[Stated goal] Show all lines from the data that include the word "JSON".

####################

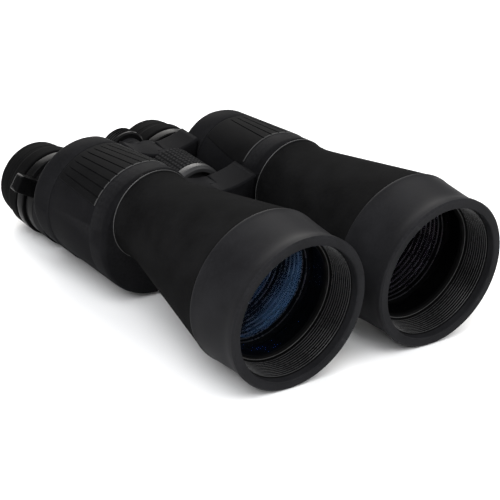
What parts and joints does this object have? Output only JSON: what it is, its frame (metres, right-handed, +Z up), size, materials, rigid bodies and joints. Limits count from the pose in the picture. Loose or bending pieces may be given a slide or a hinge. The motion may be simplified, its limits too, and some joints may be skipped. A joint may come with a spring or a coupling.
{
  "type": "binoculars",
  "caption": "Porro-prism astronomy binoculars with large flared objective bells, a folding centre hinge, a knurled focus wheel, zoom eyepieces and rubber eyecups.",
  "frame": {"origin": "mouth of the tripod socket, on the axis of the centre hinge", "axes": "+Y along the optical axes from the objectives to the eyepieces, +Z up, +X to the left half as held by the user"},
  "size_m": [0.1672, 0.2325, 0.0933],
  "materials": {
    "bell_armour": "satin moulded armour",
    "barrel_coat": "matte wrinkle coat",
    "body_armour": "satin moulded armour",
    "grip_rubber": "fine-ribbed rubber",
    "eyecup_rubber": "soft matte rubber",
    "wheel_satin": "satin moulded plastic",
    "gloss_black": "polished moulded plastic",
    "blackened_alloy": "black anodised",
    "screw_steel": "blackened steel",
    "nylon": "low-friction washer",
    "coated_glass": "blue-violet anti-reflection coating",
    "clear_glass": "clear",
    "prism_glass": "polished"
  },
  "bodies": {
    "left_half": {"left_objective_bell": "bell_armour", "left_objective_cell": "blackened_alloy", "left_retaining_ring": "blackened_alloy", "left_objective_lens": "coated_glass", "left_barrel_tube": "barrel_coat", "left_baffle_tube": "blackened_alloy", "left_prism_housing": "body_armour", "left_grip_panel": "grip_rubber", "left_prism_shelf": "blackened_alloy", "left_rear_prism": "prism_glass", "left_front_prism": "prism_glass", "left_cover_screws": "screw_steel", "left_front_cover": "body_armour", "left_rear_cover": "body_armour", "tripod_socket": "screw_steel", "hinge_shaft": "screw_steel", "hinge_washers": "nylon", "hinge_sleeve": "body_armour"},
    "right_half": {"right_objective_bell": "bell_armour", "right_objective_cell": "blackened_alloy", "right_retaining_ring": "blackened_alloy", "right_objective_lens": "coated_glass", "right_barrel_tube": "barrel_coat", "right_baffle_tube": "blackened_alloy", "right_prism_housing": "body_armour", "right_grip_panel": "grip_rubber", "right_prism_shelf": "blackened_alloy", "right_rear_prism": "prism_glass", "right_front_prism": "prism_glass", "right_cover_screws": "screw_steel", "right_front_cover": "body_armour", "right_rear_cover": "body_armour"},
    "focus_wheel": {"focus_wheel_hub": "wheel_satin", "focus_wheel_grip": "grip_rubber"},
    "left_eyepiece": {"left_eyepiece_barrel": "blackened_alloy", "left_zoom_cell": "blackened_alloy", "left_zoom_lens": "clear_glass", "left_field_lens": "clear_glass", "left_bridge_arm": "body_armour", "focus_spindle": "screw_steel", "bridge_cap": "gloss_black", "left_diopter_ring": "gloss_black", "left_ocular_cell": "gloss_black", "left_eye_lens": "coated_glass", "left_eyecup": "eyecup_rubber"},
    "right_eyepiece": {"right_eyepiece_barrel": "blackened_alloy", "right_zoom_cell": "blackened_alloy", "right_zoom_lens": "clear_glass", "right_field_lens": "clear_glass", "right_bridge_arm": "body_armour"},
    "left_zoom": {"left_zoom_ring": "gloss_black"},
    "right_zoom": {"right_zoom_ring": "gloss_black", "zoom_lever": "gloss_black"},
    "diopter": {"right_diopter_ring": "gloss_black"},
    "right_ocular": {"right_ocular_cell": "gloss_black", "right_eye_lens": "coated_glass", "right_eyecup": "eyecup_rubber"}
  },
  "joints": [
    {"name": "hinge_fold", "type": "hinge", "parent": "left_half", "child": "right_half", "pos_m": [0, 0.03, 0], "axis": [0, 1, 0], "range_deg": [-36, 0]},
    {"name": "focus_turn", "type": "hinge", "parent": "left_half", "child": "focus_wheel", "pos_m": [0, 0.04, 0], "axis": [0, 1, 0], "range_deg": [-170, 170]},
    {"name": "left_focus_slide", "type": "slide", "parent": "left_half", "child": "left_eyepiece", "axis": [0, 1, 0], "range_m": [-0.0034, 0.0034]},
    {"name": "right_focus_slide", "type": "slide", "parent": "right_half", "child": "right_eyepiece", "axis": [0, 1, 0], "range_m": [-0.0035, 0.0035]},
    {"name": "zoom_turn", "type": "hinge", "parent": "right_eyepiece", "child": "right_zoom", "pos_m": [-0.0366, 0.094, -0.0206], "axis": [0, 1, 0], "range_deg": [-70, 0]},
    {"name": "left_zoom_turn", "type": "hinge", "parent": "left_eyepiece", "child": "left_zoom", "pos_m": [0.0366, 0.094, -0.0206], "axis": [0, 1, 0], "range_deg": [-71, 1]},
    {"name": "diopter_turn", "type": "hinge", "parent": "right_eyepiece", "child": "diopter", "pos_m": [-0.0366, 0.1, -0.0206], "axis": [0, 1, 0], "range_deg": [-60, 60]},
    {"name": "right_ocular_slide", "type": "slide", "parent": "right_eyepiece", "child": "right_ocular", "axis": [0, 1, 0], "range_m": [-0.0014, 0.0014]}
  ],
  "couplings": [
    {"joint": "focus_turn", "follows": "left_focus_slide", "rad_per_m": 872.6},
    {"joint": "right_focus_slide", "follows": "left_focus_slide", "ratio": 1},
    {"joint": "left_zoom_turn", "follows": "zoom_turn", "ratio": 1},
    {"joint": "diopter_turn", "follows": "right_ocular_slide", "rad_per_m": 747.9}
  ]
}
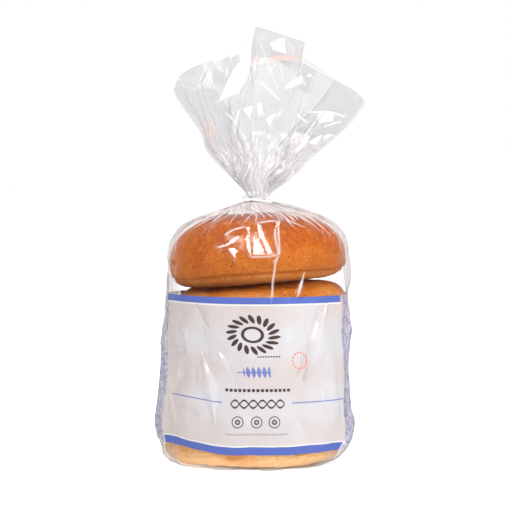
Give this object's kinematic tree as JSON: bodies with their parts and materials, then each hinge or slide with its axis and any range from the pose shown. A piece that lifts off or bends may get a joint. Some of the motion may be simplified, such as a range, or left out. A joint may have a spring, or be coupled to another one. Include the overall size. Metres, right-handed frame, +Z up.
{
  "type": "bagged bagels",
  "caption": "Stack of plain bagels in a clear film bag, gathered to a neck under a flared top and held by a flat plastic clip.",
  "frame": {"origin": "on the surface that the pack stands on, under the middle of the pack's outline", "axes": "+Z up along the stack and the gathered neck, -Y out of the printed front panel, +X to the right seen from the front"},
  "size_m": [0.1367, 0.12, 0.2825],
  "materials": {
    "film": "clear glossy food film with soft creases",
    "clip": "white moulded plastic",
    "crust": "baked bagel crust, softly shiny"
  },
  "bodies": {
    "root": {"bag": "film", "bag_clip": "clip"}
  },
  "joints": []
}
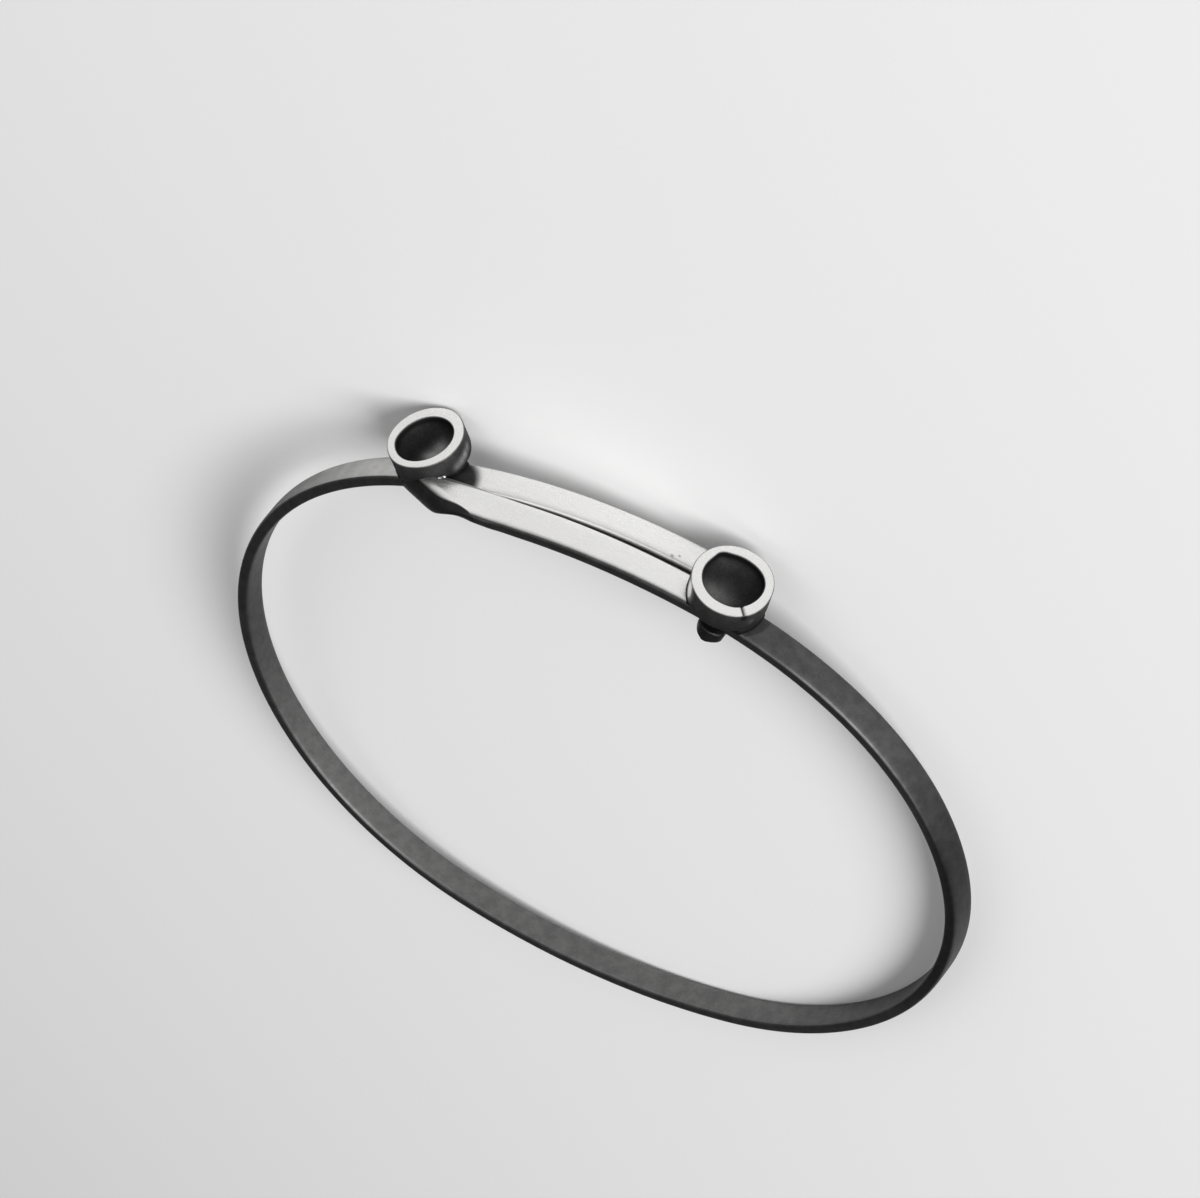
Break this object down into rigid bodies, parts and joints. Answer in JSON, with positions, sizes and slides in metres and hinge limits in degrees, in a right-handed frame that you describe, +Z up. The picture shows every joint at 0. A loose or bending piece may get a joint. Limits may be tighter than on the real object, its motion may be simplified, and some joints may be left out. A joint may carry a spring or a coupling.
{
  "type": "bangle",
  "caption": "Expanding silver bangle: one flat strip doubled across the front, each end hooked under the other, with a small open cup soldered above each hook",
  "frame": {"origin": "middle of the bounding box in plan, on the table the bangle lies on", "axes": "+X across the bangle's width towards the left cup, +Y from the doubled front to the plain back, +Z up"},
  "size_m": [0.062, 0.0544, 0.0078],
  "materials": {
    "silver": "satin"
  },
  "bodies": {
    "root": {"soldered_bangle": "silver"}
  },
  "joints": []
}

####################

[Output for this task]
What parts and joints does this object have? Output only JSON: what it is, its frame (metres, right-handed, +Z up), size, materials, rigid bodies and joints. Limits count from the pose in the picture. Loose or bending pieces may be given a slide or a hinge. The motion may be simplified, its limits too, and some joints may be skipped. A joint may come with a spring or a coupling.
Give this object's kinematic tree as JSON: bodies with their parts and materials, then each hinge or slide with its axis and any range from the pose shown. A piece that lifts off or bends may get a joint. Some of the motion may be simplified, such as a range, or left out. A joint may have a spring, or be coupled to another one. Include the overall size. Metres, right-handed frame, +Z up.
Break this object down into rigid bodies, parts and joints. Answer in JSON, with positions, sizes and slides in metres and hinge limits in degrees, in a right-handed frame that you describe, +Z up. The picture shows every joint at 0. A loose or bending piece may get a joint. Limits may be tighter than on the real object, its motion may be simplified, and some joints may be left out. A joint may carry a spring or a coupling.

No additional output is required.